In the February 12, 2005 issue of Billboard, it was announced that because of the decline of sales of retail singles, that the Hot 100 had almost become the same chart as the Hot 100 Airplay, and so the addition of digital downloads was introduced into compiling the Hot 100. The number of positions on the Hot 100 Singles Sales chart for retail singles, was reduced to 20 from 25, but would have 50 positions when published on Billboard websites. In the August 4, 2007, issue of the magazine, it was announced that with the introduction of streaming being used to compile the Hot 100, that sales of retail singles would contribute towards less than 1% of how the chart is compiled.

The Hot Singles Sales chart was last featured on the regular issue of Billboard magazine on July 5, 2008, and had since become available only on Billboard.biz, the online extension of the magazine. However, occasionally the chart was still published in the regular print version of the magazine to coincide with Record Store Day. The chart was completely ended by Billboard on November 25, 2017.

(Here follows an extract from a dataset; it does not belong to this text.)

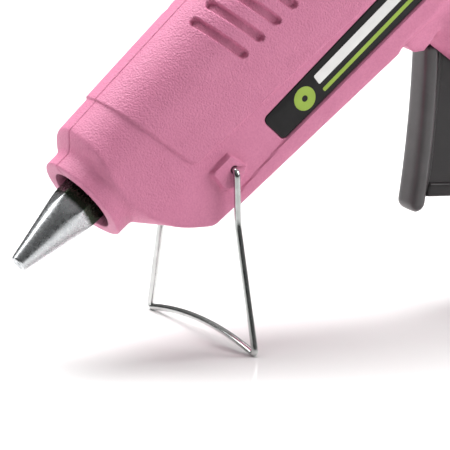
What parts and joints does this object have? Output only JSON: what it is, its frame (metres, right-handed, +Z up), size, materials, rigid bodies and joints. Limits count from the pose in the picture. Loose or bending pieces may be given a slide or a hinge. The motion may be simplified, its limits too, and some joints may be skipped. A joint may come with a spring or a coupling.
{
  "type": "glue gun",
  "caption": "Hot glue gun with pink two-part casing, hex-based aluminium nozzle, trigger feed and folding wire stand, standing on the stand and the toe of its handle.",
  "frame": {"origin": "on the floor, under the middle of the bounding box, between the stand's foot and the end of the handle", "axes": "+Z up; the nozzle points to -X and slopes down; the half of the casing seen in the picture faces -Y"},
  "size_m": [0.2564, 0.0588, 0.1563],
  "materials": {
    "casing": "pink moulded plastic, fine leather grain",
    "label": "plain black strip",
    "black_plastic": "black moulded plastic",
    "nozzle_metal": "turned cone, cast flats",
    "cast_aluminium": "as cast",
    "ceramic": "ceramic and heat-resistant board",
    "silicone": "silicone rubber",
    "spring_steel": "spring steel",
    "steel": "steel",
    "zinc_wire": "bright zinc-plated wire",
    "nylon": "natural nylon",
    "brass": "brass",
    "trigger_plastic": "dark grey plastic",
    "trigger_grip": "dark grey satin plastic"
  },
  "bodies": {
    "casing": {"shell_near": "casing", "shell_far": "casing", "label_strip_near": "label", "label_strip_far": "label", "inlet_collar": "black_plastic", "nozzle": "nozzle_metal", "heating_chamber": "cast_aluminium", "ptc_heater": "ceramic", "heater_clip": "spring_steel", "chamber_support_front": "ceramic", "chamber_support_rear": "ceramic", "inlet_sleeve": "silicone", "sleeve_clamp": "spring_steel", "trigger_pin": "steel", "trigger_spring": "spring_steel", "heater_lead_near": "silicone", "heater_lead_far": "silicone", "terminal_block": "nylon", "terminal_screw_near": "brass", "terminal_screw_far": "brass", "cord_inlet": "black_plastic", "casing_screw_1": "steel", "casing_screw_2": "steel", "casing_screw_3": "steel", "casing_screw_4": "steel", "casing_screw_5": "steel", "casing_screw_6": "steel"},
    "trigger": {"trigger": "trigger_plastic", "trigger_pad": "trigger_grip"},
    "feed_carriage": {"feed_carriage": "nylon", "carriage_pin": "steel", "gripper_pin": "steel"},
    "gripper": {"gripper_jaw": "steel"},
    "stand": {"wire_stand": "zinc_wire"}
  },
  "joints": [
    {"name": "trigger_squeeze", "type": "hinge", "parent": "casing", "child": "trigger", "pos_m": [0.01025, 0, 0.09505], "axis": [0, -1, 0], "range_deg": [0, 24], "stiffness_Nm_per_rad": 0.25, "springref_deg": -17.19, "deforming": ["trigger_spring"]},
    {"name": "feed_stroke", "type": "slide", "parent": "casing", "child": "feed_carriage", "axis": [-0.8028, 0, -0.5962], "range_m": [0, 0.0072]},
    {"name": "gripper_bite", "type": "hinge", "parent": "feed_carriage", "child": "gripper", "pos_m": [-0.01824, 0, 0.12671], "axis": [0, 1, 0], "range_deg": [0, 16.2]},
    {"name": "stand_fold", "type": "hinge", "parent": "casing", "child": "stand", "pos_m": [-0.06326, 0, 0.05466], "axis": [0, -1, 0], "range_deg": [0, 108]}
  ],
  "couplings": [
    {"joint": "feed_stroke", "follows": "trigger_squeeze", "m_per_rad": 0.016847},
    {"joint": "gripper_bite", "follows": "trigger_squeeze", "ratio": 0.66667}
  ]
}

==Achievements and milestones==
===Artists with the most number-one singles===

| Number of singles | Artist(s) | Number-one singles |
|---|---|---|
| 16 | Madonna | "Like a Virgin"; "Papa Don't Preach"; "Who's That Girl"; "Like a Prayer"; "Vogue"; "Justify My Love"; "Music"; "Don't Tell Me"; "Die Another Day"; "Nothing Fails"; "Hung Up"; "Sorry"; "Jump"; "4 Minutes"; "Miles Away"; "Bitch I'm Madonna"; |
| 12 | Mariah Carey | "Vision of Love"; "Love Takes Time"; "Fantasy"; "One Sweet Day"; "Always Be My Baby"; "Honey"; "My All"; "Heartbreaker"; "Thank God I Found You"; "Loverboy"; "Through the Rain"; "Obsessed"; |
| 11 | Whitney Houston | "Saving All My Love for You"; "How Will I Know"; "Greatest Love of All"; "I Wanna Dance with Somebody (Who Loves Me)"; "Didn't We Almost Have It All"; "So Emotional"; "Where Do Broken Hearts Go"; "All the Man That I Need"; "I Will Always Love You"; "Exhale (Shoop Shoop)"; "The Star Spangled Banner"; |
| 10 | Beyoncé | "Me, Myself and I"; "Naughty Girl"; "Check on It"; "Déjà Vu"; "Ring the Alarm"; "Irreplaceable"; "Listen"; "Beautiful Liar"; "Get Me Bodied"; "Halo"; |

Sources:

===Singles with the most weeks at number one===

| Number of weeks | Single | Artist(s) | Year(s) | Ref. |
|---|---|---|---|---|
| 28 | "What Time Is It?" | High School Musical 2 cast | 2007–2008 |  |
| 17 | "(Everything I Do) I Do It for You" | Bryan Adams | 1991 |  |
| 16 | "Whoomp! (There It Is)" | Tag Team | 1993 |  |
| 15 | "I Will Always Love You" | Whitney Houston | 1992–1993 |  |
| 14 | "Candle in the Wind 1997"/"Something About the Way You Look Tonight" | Elton John | 1997–1998 |  |
| 14 | "Girlfriend" | NSYNC featuring Nelly | 2002 |  |
| 14 | "Lose My Breath" | Destiny's Child | 2004–2005 |  |
| 13 | "Macarena" (Bayside Boys mix) | Los del Río | 1996 |  |

===Year-end number-one singles===

Chart history
| Year | Single | Artist(s) | Ref(s). |
|---|---|---|---|
| 1992 | "Baby Got Back" | Sir Mix-a-Lot |  |
| 1993 | "I Will Always Love You" | Whitney Houston |  |
| 1994 | "I Swear" | All-4-One |  |
| 1995 | "Gangsta's Paradise" | Coolio featuring L.V. |  |
| 1996 | "Macarena" (Bayside Boys mix) | Los del Río |  |
| 1997 | "Candle in the Wind 1997"/"Something About the Way You Look Tonight" | Elton John |  |
| 1998 | "The Boy Is Mine" | Brandy and Monica |  |
| 1999 | "Believe" | Cher |  |
| 2000 | "Maria Maria" | Santana featuring the Product G&B |  |
| 2001 | "Loverboy" | Mariah Carey |  |
| 2002 | "A Moment Like This" | Kelly Clarkson |  |
| 2003 | "Bridge over Troubled Water"/"This Is the Night" | Clay Aiken |  |
| 2004 | "I Believe" | Fantasia |  |
| 2005 | "Inside Your Heaven" | Carrie Underwood |  |
| 2006 | "Do I Make You Proud"/"Takin' It to the Streets" | Taylor Hicks |  |
| 2007 | "What Time Is It?" | High School Musical 2 cast |  |

===Other notable hits===
- Elton John's double A-side single "Candle in the Wind 1997" / "Something About the Way You Look Tonight" having sold 3.5 million in its first week of release, was the fastest selling single of all time and was number 1 on both the Hot 100 Singles Sales and Hot 100 charts in 1997.
- Actor Christopher Lee scored a number 22 hit in 2013 with a heavy metal version of "Jingle Bells" called "Jingle Hell".